RECORDED DATA:
## BEGIN

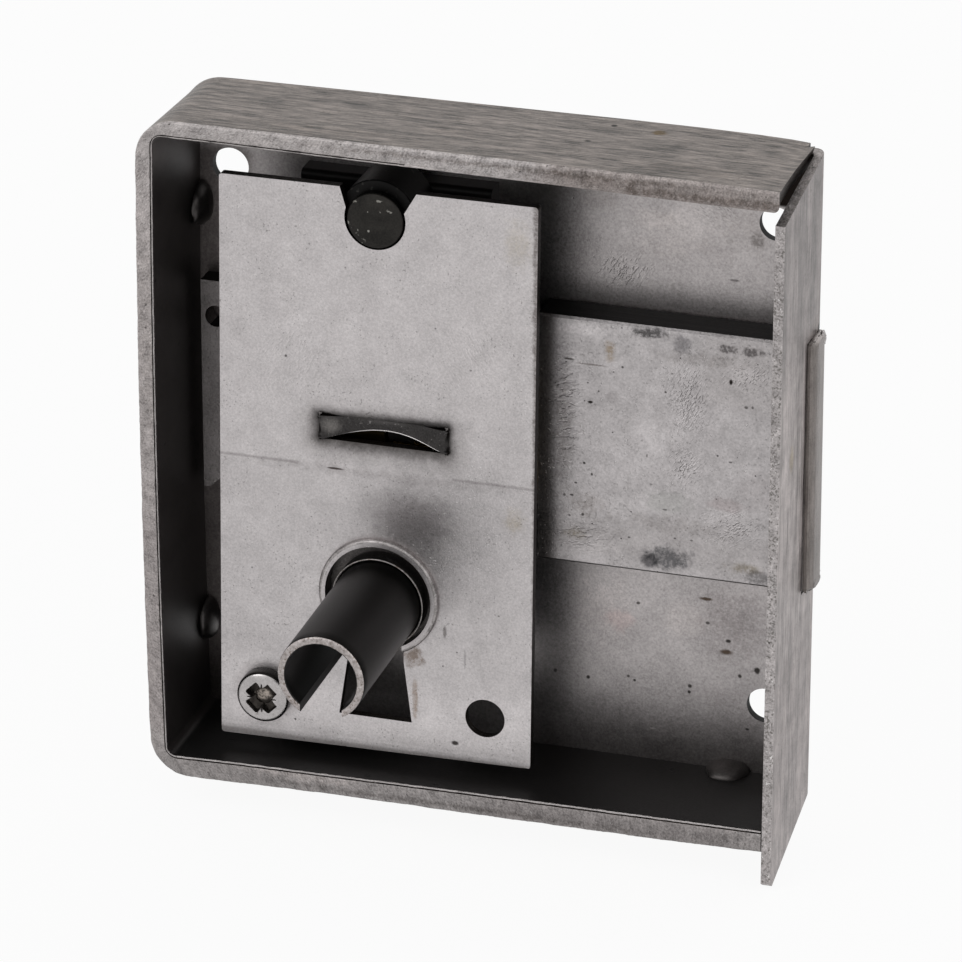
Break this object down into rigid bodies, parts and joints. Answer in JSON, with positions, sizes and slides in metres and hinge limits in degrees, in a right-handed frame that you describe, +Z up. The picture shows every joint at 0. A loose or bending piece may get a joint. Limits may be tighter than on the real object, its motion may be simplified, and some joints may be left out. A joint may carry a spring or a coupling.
{
  "type": "cabinet rim lock",
  "caption": "Open-backed steel rim lock for a cabinet door: folded case, flat bolt, lever pack behind a pierced cover plate, and a slit key pipe that turns.",
  "frame": {"origin": "centre of the four fixing holes on the outer face of the case plate", "axes": "+X out of the forend along the bolt's throw, +Y out of the closed face of the case, +Z up"},
  "size_m": [0.1021, 0.044, 0.1129],
  "materials": {
    "case_plate": "raw sheet steel, mottled, drawn streaks on the forend",
    "rim_strip": "raw flat bar, drawn streaks along its length, sheared edges",
    "rim_welds": "dark weld beads",
    "cover_plate": "pale raw sheet steel with fine specks",
    "cover_screw": "bright zinc plated",
    "cover_stud": "turned steel",
    "locating_post": "dark turned steel with a few bright specks",
    "post_pad": "dark raw steel",
    "lever_pivot": "turned steel",
    "lever_spacers": "thin steel washers",
    "bolt": "mottled raw steel with pits and oily marks",
    "bolt_stump": "raw steel",
    "key_pipe": "dark rolled steel with a bright cut end",
    "curtain_disc": "dark steel with a bright edge",
    "thrust_ring": "dark steel",
    "lever_1": "punched brass sheet",
    "lever_2": "punched brass sheet",
    "lever_3": "punched brass sheet",
    "lever_4": "punched brass sheet",
    "lever_spring_1": "spring steel strip",
    "lever_spring_2": "spring steel strip",
    "lever_spring_3": "spring steel strip",
    "lever_spring_4": "spring steel strip"
  },
  "bodies": {
    "case": {"case_plate": "case_plate", "rim_strip": "rim_strip", "rim_welds": "rim_welds", "cover_plate": "cover_plate", "cover_screw": "cover_screw", "cover_stud": "cover_stud", "locating_post": "locating_post", "post_pad": "post_pad", "lever_pivot": "lever_pivot", "lever_spacers": "lever_spacers"},
    "bolt_body": {"bolt": "bolt", "bolt_stump": "bolt_stump"},
    "barrel": {"key_pipe": "key_pipe", "curtain_disc": "curtain_disc", "thrust_ring": "thrust_ring"},
    "lever_body_1": {"lever_1": "lever_1", "lever_spring_1": "lever_spring_1"},
    "lever_body_2": {"lever_2": "lever_2", "lever_spring_2": "lever_spring_2"},
    "lever_body_3": {"lever_3": "lever_3", "lever_spring_3": "lever_spring_3"},
    "lever_body_4": {"lever_4": "lever_4", "lever_spring_4": "lever_spring_4"}
  },
  "joints": [
    {"name": "bolt_slide", "type": "slide", "parent": "case", "child": "bolt_body", "axis": [1, 0, 0], "range_m": [0, 0.014]},
    {"name": "barrel_turn", "type": "hinge", "parent": "case", "child": "barrel", "pos_m": [-0.01475, -0.0215, -0.0233], "axis": [0, -1, 0], "continuous": true},
    {"name": "lever_1_lift", "type": "hinge", "parent": "case", "child": "lever_body_1", "pos_m": [-0.02635, -0.0095, 0.0041], "axis": [0, -1, 0], "range_deg": [0, 12.5], "deforming": ["lever_spring_1"]},
    {"name": "lever_2_lift", "type": "hinge", "parent": "case", "child": "lever_body_2", "pos_m": [-0.02635, -0.0095, 0.0041], "axis": [0, -1, 0], "range_deg": [0, 11.5], "deforming": ["lever_spring_2"]},
    {"name": "lever_3_lift", "type": "hinge", "parent": "case", "child": "lever_body_3", "pos_m": [-0.02635, -0.0095, 0.0041], "axis": [0, -1, 0], "range_deg": [0, 13], "deforming": ["lever_spring_3"]},
    {"name": "lever_4_lift", "type": "hinge", "parent": "case", "child": "lever_body_4", "pos_m": [-0.02635, -0.0095, 0.0041], "axis": [0, -1, 0], "range_deg": [0, 12], "deforming": ["lever_spring_4"]}
  ],
  "couplings": [
    {"joint": "lever_1_lift", "follows": "bolt_slide", "rad_per_m": 14.96},
    {"joint": "lever_2_lift", "follows": "bolt_slide", "rad_per_m": 13.713},
    {"joint": "lever_3_lift", "follows": "bolt_slide", "rad_per_m": 15.583},
    {"joint": "lever_4_lift", "follows": "bolt_slide", "rad_per_m": 14.337}
  ]
}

## END

WHAT THIS TASK INVOLVES:
Reproduce the full listing word for word.

FINISHED EXERCISE:
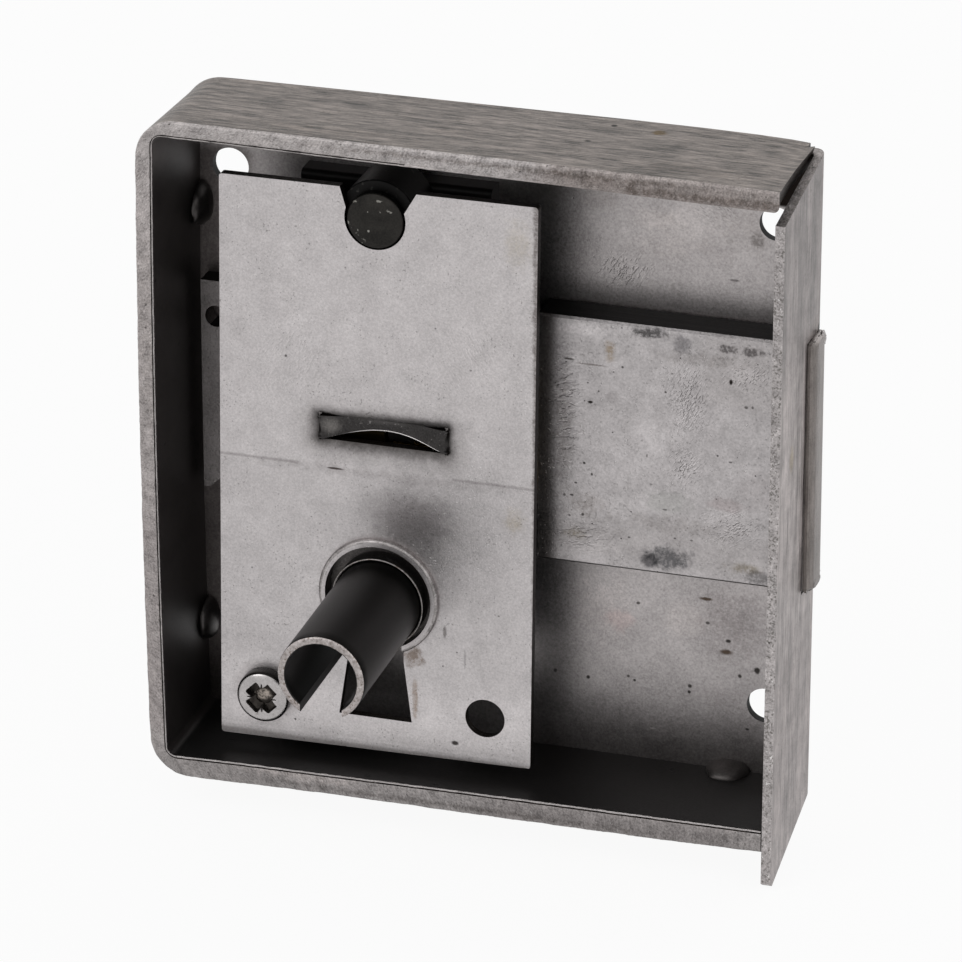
Break this object down into rigid bodies, parts and joints. Answer in JSON, with positions, sizes and slides in metres and hinge limits in degrees, in a right-handed frame that you describe, +Z up. The picture shows every joint at 0. A loose or bending piece may get a joint. Limits may be tighter than on the real object, its motion may be simplified, and some joints may be left out. A joint may carry a spring or a coupling.
{
  "type": "cabinet rim lock",
  "caption": "Open-backed steel rim lock for a cabinet door: folded case, flat bolt, lever pack behind a pierced cover plate, and a slit key pipe that turns.",
  "frame": {"origin": "centre of the four fixing holes on the outer face of the case plate", "axes": "+X out of the forend along the bolt's throw, +Y out of the closed face of the case, +Z up"},
  "size_m": [0.1021, 0.044, 0.1129],
  "materials": {
    "case_plate": "raw sheet steel, mottled, drawn streaks on the forend",
    "rim_strip": "raw flat bar, drawn streaks along its length, sheared edges",
    "rim_welds": "dark weld beads",
    "cover_plate": "pale raw sheet steel with fine specks",
    "cover_screw": "bright zinc plated",
    "cover_stud": "turned steel",
    "locating_post": "dark turned steel with a few bright specks",
    "post_pad": "dark raw steel",
    "lever_pivot": "turned steel",
    "lever_spacers": "thin steel washers",
    "bolt": "mottled raw steel with pits and oily marks",
    "bolt_stump": "raw steel",
    "key_pipe": "dark rolled steel with a bright cut end",
    "curtain_disc": "dark steel with a bright edge",
    "thrust_ring": "dark steel",
    "lever_1": "punched brass sheet",
    "lever_2": "punched brass sheet",
    "lever_3": "punched brass sheet",
    "lever_4": "punched brass sheet",
    "lever_spring_1": "spring steel strip",
    "lever_spring_2": "spring steel strip",
    "lever_spring_3": "spring steel strip",
    "lever_spring_4": "spring steel strip"
  },
  "bodies": {
    "case": {"case_plate": "case_plate", "rim_strip": "rim_strip", "rim_welds": "rim_welds", "cover_plate": "cover_plate", "cover_screw": "cover_screw", "cover_stud": "cover_stud", "locating_post": "locating_post", "post_pad": "post_pad", "lever_pivot": "lever_pivot", "lever_spacers": "lever_spacers"},
    "bolt_body": {"bolt": "bolt", "bolt_stump": "bolt_stump"},
    "barrel": {"key_pipe": "key_pipe", "curtain_disc": "curtain_disc", "thrust_ring": "thrust_ring"},
    "lever_body_1": {"lever_1": "lever_1", "lever_spring_1": "lever_spring_1"},
    "lever_body_2": {"lever_2": "lever_2", "lever_spring_2": "lever_spring_2"},
    "lever_body_3": {"lever_3": "lever_3", "lever_spring_3": "lever_spring_3"},
    "lever_body_4": {"lever_4": "lever_4", "lever_spring_4": "lever_spring_4"}
  },
  "joints": [
    {"name": "bolt_slide", "type": "slide", "parent": "case", "child": "bolt_body", "axis": [1, 0, 0], "range_m": [0, 0.014]},
    {"name": "barrel_turn", "type": "hinge", "parent": "case", "child": "barrel", "pos_m": [-0.01475, -0.0215, -0.0233], "axis": [0, -1, 0], "continuous": true},
    {"name": "lever_1_lift", "type": "hinge", "parent": "case", "child": "lever_body_1", "pos_m": [-0.02635, -0.0095, 0.0041], "axis": [0, -1, 0], "range_deg": [0, 12.5], "deforming": ["lever_spring_1"]},
    {"name": "lever_2_lift", "type": "hinge", "parent": "case", "child": "lever_body_2", "pos_m": [-0.02635, -0.0095, 0.0041], "axis": [0, -1, 0], "range_deg": [0, 11.5], "deforming": ["lever_spring_2"]},
    {"name": "lever_3_lift", "type": "hinge", "parent": "case", "child": "lever_body_3", "pos_m": [-0.02635, -0.0095, 0.0041], "axis": [0, -1, 0], "range_deg": [0, 13], "deforming": ["lever_spring_3"]},
    {"name": "lever_4_lift", "type": "hinge", "parent": "case", "child": "lever_body_4", "pos_m": [-0.02635, -0.0095, 0.0041], "axis": [0, -1, 0], "range_deg": [0, 12], "deforming": ["lever_spring_4"]}
  ],
  "couplings": [
    {"joint": "lever_1_lift", "follows": "bolt_slide", "rad_per_m": 14.96},
    {"joint": "lever_2_lift", "follows": "bolt_slide", "rad_per_m": 13.713},
    {"joint": "lever_3_lift", "follows": "bolt_slide", "rad_per_m": 15.583},
    {"joint": "lever_4_lift", "follows": "bolt_slide", "rad_per_m": 14.337}
  ]
}